I cannot go any further without mentioning my favourite biscuit of all time, now sadly, tragically, extinct. The oaty, crumbly, demerara notes of the long-forgotten Abbey Crunch will remain forever on my lips. I loved the biscuit as much as anything I have ever eaten, and often, in moments of solitude, I still think about its warm, buttery, sugary self.
~ Nigel Slater


That’s been my word these two months.

I’ve been thinking about it at work, sitting at my desk several stories above the traffic whizzing by below; standing in the lift feeling my head float a little from zooming up and down so many floors; sitting in meetings with coffee listening to others speak (thinking to myself that I have so much to learn yet).

I’ve been thinking about it since the earthquake, of course, like the rest of New Zealand – on one hand unable to empathise in full, on the other knowing exactly what it feels like to have relief and joy leap to your throat when you see your friend from Christchurch standing in one piece post-quake in the airport (Ian, yes, in all seriousness thank you for staying alive)… and to love a country with pride (thank you, my adopted land)!

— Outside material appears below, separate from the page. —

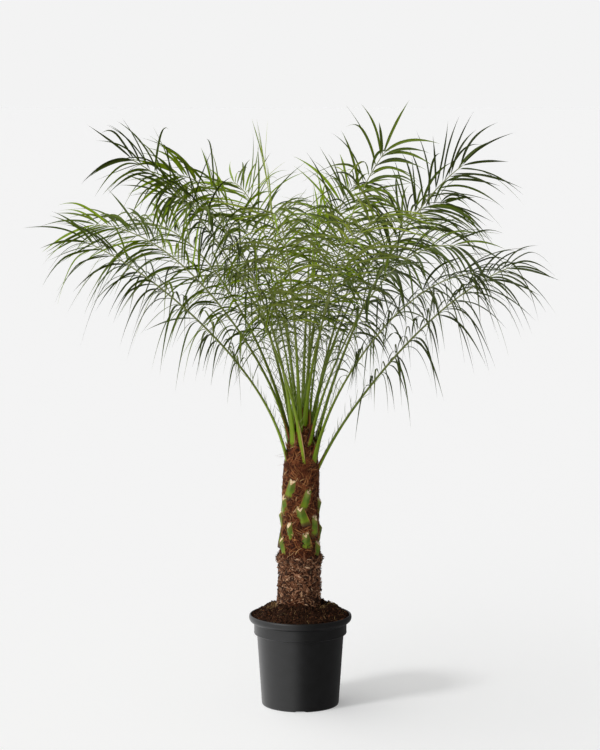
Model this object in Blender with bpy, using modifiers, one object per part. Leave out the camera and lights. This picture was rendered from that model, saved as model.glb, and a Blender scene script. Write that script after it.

I thought about it when I got two handwritten letters in the post from two sweet friends of mine; letters have a wonderful way of combining the elements of friendship, reality, dreams and sweetness.

… and loads of other things these two months. New acquaintances, chance happenings, a black tie event, a summer jazz festival, unwanted attention, a book on “optimal experience”, dancing, a conversation in Mandarin, discussions over dinner, light-headedness from red wine, happiness from venison pie, reading the news, shopping for bedsheets, etc etc etc… have all been lessons in perspective.

I realise that everything in life is rather important, but at the end of it all, I don’t need a lot of it. I like the good things: my job, having a salary, good food, spicy syrah, laughing beneath moonlight. I feel the bad things: some days I feel like the universe conspires against me, I wake up displaced, I go to bed sad or missing my ex. But really… when it comes down to it…

It’s funny……

But in a lot of things… it doesn’t matter. Joys and sorrows are present for all. All I really need is people to love – whether they love me back or not – and the ability to make light of every single situation; the strength to pursue people and things in order of their importance, without using them to fulfil my expectations/needs and without holding bitterness in my heart if they should depart. Oh, and constant learning – about people, Google Analytics, South African culture, anything I can possible enlarge my world with. These are really the best things. Right up there with a fresh slice of tarte aux pommes and a steaming mug of chocolat chaud in Paris in Winter…

Anyway. I so meant to write a post about the challenges of cooking for one with an electric stove… but I guess the above musing post kind of wrote itself. It’s late and I should get to bed.

Tonight’s dinner was prawns with sweet peppers from La Cigale, cayenne pepper, dried basil and lemon juice served atop a bed of angel hair :-) I’ve enjoyed the last few days of eating out at the likes of Iguacu, Rosehip, Sri Mahkota… but it was nice too to come home and just experiment with the ol’ electric stove. Must admit I miss having people to cook for, Moore Wilsons and the wonderness that was my old kitchen in Wellington though!! In other news, I shall REALLY have to be more strict with my budget again henceforth… maybe a series of “how to cook with less $” is in order?


7 responses to “Perspective

  1. My mother in law has an electric stove and the thing just frightens me. I love to cook but I know that an electric stove makes cooking a bit difficult.

  2. sounds like you are settling in and yum venison pie !! bring on winter

  3. The one downside of moving to my (otherwise awesome) flat was leaving behind the gas stove. This one is awful and the front 2 elements basically have only 1 setting: burn-everything-to-a-crisp-super-high. But I’ve slowly made adjustments in the way I cook that I hardly notice it anymore. Funny how we sort of tweak everyday things to fit in to the greater shape of our lives. Sounds like Auckland is keeping you busy, and on the whole treating you well :)

  4. Lovely words. I think lots of people have had a perspective shake-up in the last couple of weeks…myself included…

    Your travels sound amazing, making me so excited for my own! :) And yes, the cooking on a budget is an issue now (saving for trip) and will still be afterwards (overseas spending comedown)!!

  5. This… is a really thoughtful (and awesome) post.